Yeah I like Iron-air for this type of thing too, super cheap but super stable
I’m sure the right wing will use this s as an excuse to bash renewables while conveniently ignoring all the unburied power lines that have burned down half of California.
Meanwhile, most battery installations are moving to sodium ion and it’s far less flammable.
What do you think about lithium iron phosphate? From what I understand, it has a lot less thermal runaway potential as well.
Fires in California, you say? Yeah…about that…
gestures towards every year for the past 20 years
Only if the media paints it that way for ad impressions.

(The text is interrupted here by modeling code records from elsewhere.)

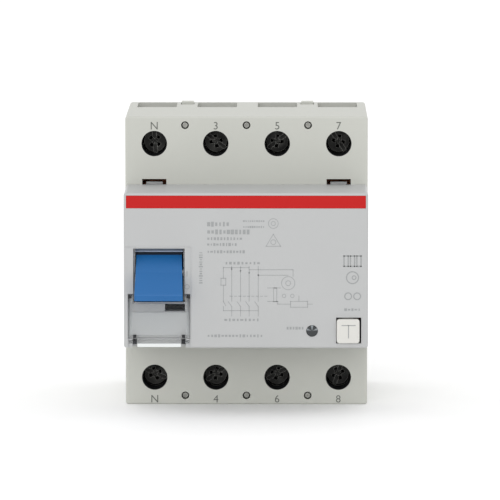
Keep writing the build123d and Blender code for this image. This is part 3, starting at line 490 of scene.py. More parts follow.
def smoked_lens():
    """Smoked lens over a light guide, with three paler wedges of painted glint in its upper half."""
    material, tree, shader, place = start_material("smoked_lens", 0.15)
    low, high = corners("status_lens")
    shift = tree.nodes.new("ShaderNodeMapping")
    shift.inputs["Location"].default_value = -(low + high) / 2
    tree.links.new(place, shift.inputs["Vector"])
    apart = tree.nodes.new("ShaderNodeSeparateXYZ")
    tree.links.new(shift.outputs["Vector"], apart.inputs["Vector"])
    turn = maths(tree, "ARCTAN2", apart.outputs["X"], apart.outputs["Z"])
    wedge = maths(tree, "COSINE", maths(tree, "MULTIPLY", turn, 5.0))
    upper = ramp(tree, apart.outputs["Z"], -0.1 * MM, 0.5 * MM, 0.0, 1.0)
    # Painted glints: paler wedges, only in the upper half.
    painted_glints = maths(tree, "MULTIPLY", ramp(tree, wedge, 0.1, 0.9, 0.0, 1.0), upper)
    tree.links.new(mix(tree, painted_glints, srgb(40, 44, 46), srgb(128, 134, 138)), shader.inputs["Base Color"])
    bump(tree, shader, painted_glints, 0.4, 0.0001)
    return material


def flag_colours():
    """One plate in two colours: the half that shows when off is black, the other half red."""
    material, tree, shader, place = start_material("flag_colours", 0.5)
    shader.inputs["Specular IOR Level"].default_value = 0.12
    low, high = corners("position_flag")
    apart = tree.nodes.new("ShaderNodeSeparateXYZ")
    tree.links.new(place, apart.inputs["Vector"])
    middle = (low.x + high.x) / 2
    side = maths(tree, "GREATER_THAN", apart.outputs["X"], middle)
    skin = group_node(tree, moulded_skin, place)
    tint = mix(tree, skin.outputs["Tint"], srgb(150, 14, 10), srgb(196, 24, 18))
    dark = mix(tree, skin.outputs["Tint"], srgb(8, 9, 9), srgb(18, 19, 19))
    tree.links.new(mix(tree, side, tint, dark), shader.inputs["Base Color"])
    bump(tree, shader, skin.outputs["Height"], 0.2, 0.00003)
    return material


card_paper = plastic(
    "card_paper", srgb(182, 184, 184), shade=0.96, edge=1.02, roughness=0.75, grain=16000.0, relief=0.2
)
dress(clear_flap(), "label_flap")
dress(card_paper, "label_card")
dress(smoked_lens(), "status_lens")
dress(flag_colours(), "position_flag")
print("flap, card, lens, flag")

# %% [markdown]
# Metal next. Cages, frame and pins are zinc-plated steel, the springs are drawn wire, and the current
# path is copper with silver tips where it opens.

# %% Finish the metal
zinc_plate = metal("zinc_plate", srgb(176, 178, 180), srgb(142, 146, 150), roughness=0.36)
pin_steel = metal("pin_steel", srgb(150, 150, 144), srgb(112, 112, 108), roughness=0.42)
drawn_spring = metal("drawn_spring", srgb(168, 170, 172), srgb(120, 122, 126), roughness=0.28, lines=14000.0)
rolled_copper = metal(
    "rolled_copper", srgb(206, 132, 98), srgb(150, 84, 58), roughness=0.3, edge=srgb(238, 176, 140)
)
silver_tip = metal("silver_tip", srgb(206, 204, 198), srgb(150, 146, 138), roughness=0.25, relief=0.15)
dress(zinc_plate, "mechanism_frame", "toggle_axle", "crank_pin", "drive_rod", "trip_lever_pin")
dress(zinc_plate, *numbered("terminal_cage_top", "terminal_cage_bottom"))
dress(pin_steel, "housing_pins")
dress(drawn_spring, "contact_springs", "toggle_spring", "test_contact_spring", "relay_plunger")
dress(rolled_copper, *numbered("line_bar", "load_bar", "contact_bridge"))
dress(silver_tip, "fixed_contact_tips", "moving_contact_tips")
print("steel, copper and silver")

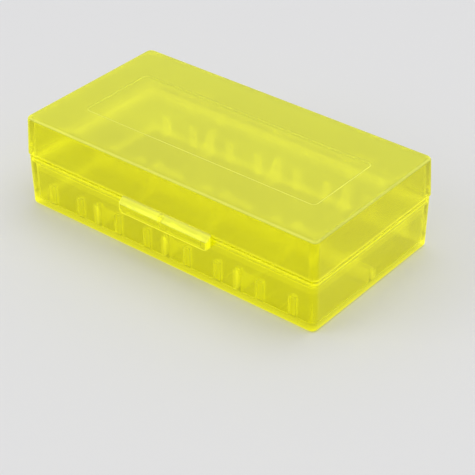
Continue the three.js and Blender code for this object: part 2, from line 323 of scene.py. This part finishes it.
class Wire:
    """A shader value. Sums, differences and products of wires add the Math nodes."""

    def __init__(self, tree, socket):
        self.tree = tree
        self.socket = socket

    def node(self, kind, settings=None, sockets=None, output=0):
        """A new node: its type, its settings, the values or links of its sockets, and its output."""
        made = self.tree.nodes.new(kind)
        for key, value in (settings or {}).items():
            setattr(made, key, value)
        for key, value in (sockets or {}).items():
            if isinstance(value, Wire):
                self.tree.links.new(value.socket, made.inputs[key])
            else:
                made.inputs[key].default_value = value
        return Wire(self.tree, made.outputs[output])

    def math(self, operation, *values):
        return self.node("ShaderNodeMath", {"operation": operation}, dict(enumerate(values)))

    def __add__(self, other):
        return self.math("ADD", self, other)

    def __radd__(self, other):
        return self.math("ADD", other, self)

    def __sub__(self, other):
        return self.math("SUBTRACT", self, other)

    def __rsub__(self, other):
        return self.math("SUBTRACT", other, self)

    def __mul__(self, other):
        return self.math("MULTIPLY", self, other)

    def __rmul__(self, other):
        return self.math("MULTIPLY", other, self)

    def size(self):
        return self.math("ABSOLUTE", self)

    def most(self, other):
        return self.math("MAXIMUM", self, other)

    def least(self, other):
        return self.math("MINIMUM", self, other)

    def clamped(self, low, high):
        """0 up to low, 1 from high on, and a smooth rise between them."""
        return self.node("ShaderNodeMapRange", {"interpolation_type": "SMOOTHSTEP"},
                         {"Value": self, "From Min": low, "From Max": high})

    def past(self, low, high):
        """1 where a place is past both limits, which are in millimetres, and 0 short of both."""
        return self.clamped(low * MM, high * MM)

    def short_of(self, low, high):
        """1 where a place is short of both limits, which are in millimetres, and 0 past both."""
        return 1 - self.past(low, high)

    def blend(self, none, full):
        """The colour none where this value is 0, full where it is 1, and mixed between."""
        return self.node("ShaderNodeMix", {"data_type": "RGBA"}, {"Factor": self, 6: none, 7: full}, 2)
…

This place has caught fire several times now?
Seriously not a good look for the industry if events like this keep happening.
Moss Landing uses NMC batteries instead of LiFePO4. NMC lithium batteries are more energy dense (they’re often used in long range EVs), but they can also produce hydrogen and can autoignite if they go into thermal runaway. LiFePO4 batteries cannot autoignite and can’t produce hydrogen. They last longer, and the reduced density is worth it for the safety benefits, which is why more recent grid storage setups use them and not NMC. A BESS using the right chemistry could not have gone up in flames like this.
As opposed to all the leaking oil pipelines, petroleum fires, leaking methane, etc? No, this place has a pretty poor track record, but let’s not make it “the industry”.
I’m talking about the renewable energy industry, smart person. It’s a very bad look for them as a whole having multiple large fires at one location.
I think the keepers of this facility themselves already said they were not prepared for this situation, so that’s the problem right there. The technology is fine.